> [Your instructions] Return the listing below word for word.

> [Given information]
++++
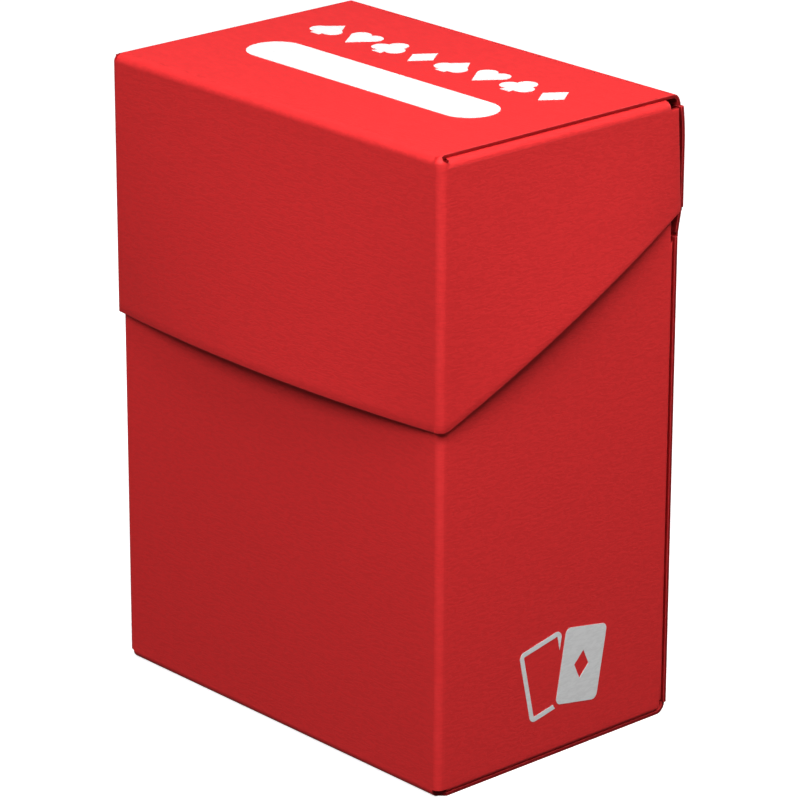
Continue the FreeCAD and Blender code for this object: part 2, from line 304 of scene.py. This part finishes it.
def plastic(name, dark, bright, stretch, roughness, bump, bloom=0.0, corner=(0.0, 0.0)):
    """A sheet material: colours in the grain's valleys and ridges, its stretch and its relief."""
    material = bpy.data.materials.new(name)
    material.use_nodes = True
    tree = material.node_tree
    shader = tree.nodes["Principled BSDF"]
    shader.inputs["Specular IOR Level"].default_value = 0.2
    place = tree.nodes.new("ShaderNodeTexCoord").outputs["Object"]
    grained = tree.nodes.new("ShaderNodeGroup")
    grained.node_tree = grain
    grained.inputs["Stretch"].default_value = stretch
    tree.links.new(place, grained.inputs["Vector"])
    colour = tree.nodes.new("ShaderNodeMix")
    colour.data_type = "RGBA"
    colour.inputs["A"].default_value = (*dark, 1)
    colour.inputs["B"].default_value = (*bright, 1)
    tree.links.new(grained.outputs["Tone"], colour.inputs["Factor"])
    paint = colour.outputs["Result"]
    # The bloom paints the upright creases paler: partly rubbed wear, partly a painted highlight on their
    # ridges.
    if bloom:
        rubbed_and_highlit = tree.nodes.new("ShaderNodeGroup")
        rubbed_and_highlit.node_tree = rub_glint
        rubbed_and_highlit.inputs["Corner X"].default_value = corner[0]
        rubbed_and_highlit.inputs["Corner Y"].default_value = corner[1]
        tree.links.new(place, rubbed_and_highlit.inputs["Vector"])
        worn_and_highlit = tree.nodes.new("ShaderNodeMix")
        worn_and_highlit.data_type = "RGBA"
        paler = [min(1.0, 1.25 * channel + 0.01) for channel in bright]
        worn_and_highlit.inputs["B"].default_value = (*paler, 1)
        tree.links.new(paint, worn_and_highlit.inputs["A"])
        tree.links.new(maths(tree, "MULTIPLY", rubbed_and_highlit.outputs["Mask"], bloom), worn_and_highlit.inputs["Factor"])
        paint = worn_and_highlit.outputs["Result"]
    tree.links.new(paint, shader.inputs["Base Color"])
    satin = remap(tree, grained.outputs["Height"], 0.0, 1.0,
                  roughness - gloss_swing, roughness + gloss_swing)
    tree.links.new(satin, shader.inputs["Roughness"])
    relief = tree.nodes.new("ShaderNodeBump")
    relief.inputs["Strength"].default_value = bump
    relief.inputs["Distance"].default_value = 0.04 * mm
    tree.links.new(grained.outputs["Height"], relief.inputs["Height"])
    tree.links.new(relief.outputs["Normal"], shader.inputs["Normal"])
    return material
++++
> [Worked answer]
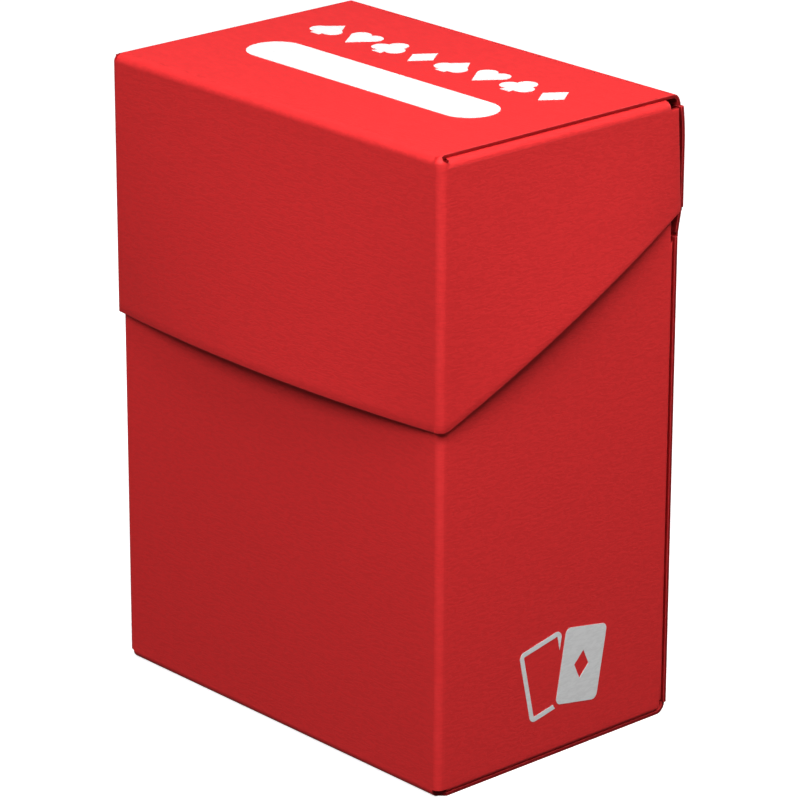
Continue the FreeCAD and Blender code for this object: part 2, from line 304 of scene.py. This part finishes it.
def plastic(name, dark, bright, stretch, roughness, bump, bloom=0.0, corner=(0.0, 0.0)):
    """A sheet material: colours in the grain's valleys and ridges, its stretch and its relief."""
    material = bpy.data.materials.new(name)
    material.use_nodes = True
    tree = material.node_tree
    shader = tree.nodes["Principled BSDF"]
    shader.inputs["Specular IOR Level"].default_value = 0.2
    place = tree.nodes.new("ShaderNodeTexCoord").outputs["Object"]
    grained = tree.nodes.new("ShaderNodeGroup")
    grained.node_tree = grain
    grained.inputs["Stretch"].default_value = stretch
    tree.links.new(place, grained.inputs["Vector"])
    colour = tree.nodes.new("ShaderNodeMix")
    colour.data_type = "RGBA"
    colour.inputs["A"].default_value = (*dark, 1)
    colour.inputs["B"].default_value = (*bright, 1)
    tree.links.new(grained.outputs["Tone"], colour.inputs["Factor"])
    paint = colour.outputs["Result"]
    # The bloom paints the upright creases paler: partly rubbed wear, partly a painted highlight on their
    # ridges.
    if bloom:
        rubbed_and_highlit = tree.nodes.new("ShaderNodeGroup")
        rubbed_and_highlit.node_tree = rub_glint
        rubbed_and_highlit.inputs["Corner X"].default_value = corner[0]
        rubbed_and_highlit.inputs["Corner Y"].default_value = corner[1]
        tree.links.new(place, rubbed_and_highlit.inputs["Vector"])
        worn_and_highlit = tree.nodes.new("ShaderNodeMix")
        worn_and_highlit.data_type = "RGBA"
        paler = [min(1.0, 1.25 * channel + 0.01) for channel in bright]
        worn_and_highlit.inputs["B"].default_value = (*paler, 1)
        tree.links.new(paint, worn_and_highlit.inputs["A"])
        tree.links.new(maths(tree, "MULTIPLY", rubbed_and_highlit.outputs["Mask"], bloom), worn_and_highlit.inputs["Factor"])
        paint = worn_and_highlit.outputs["Result"]
    tree.links.new(paint, shader.inputs["Base Color"])
    satin = remap(tree, grained.outputs["Height"], 0.0, 1.0,
                  roughness - gloss_swing, roughness + gloss_swing)
    tree.links.new(satin, shader.inputs["Roughness"])
    relief = tree.nodes.new("ShaderNodeBump")
    relief.inputs["Strength"].default_value = bump
    relief.inputs["Distance"].default_value = 0.04 * mm
    tree.links.new(grained.outputs["Height"], relief.inputs["Height"])
    tree.links.new(relief.outputs["Normal"], shader.inputs["Normal"])
    return material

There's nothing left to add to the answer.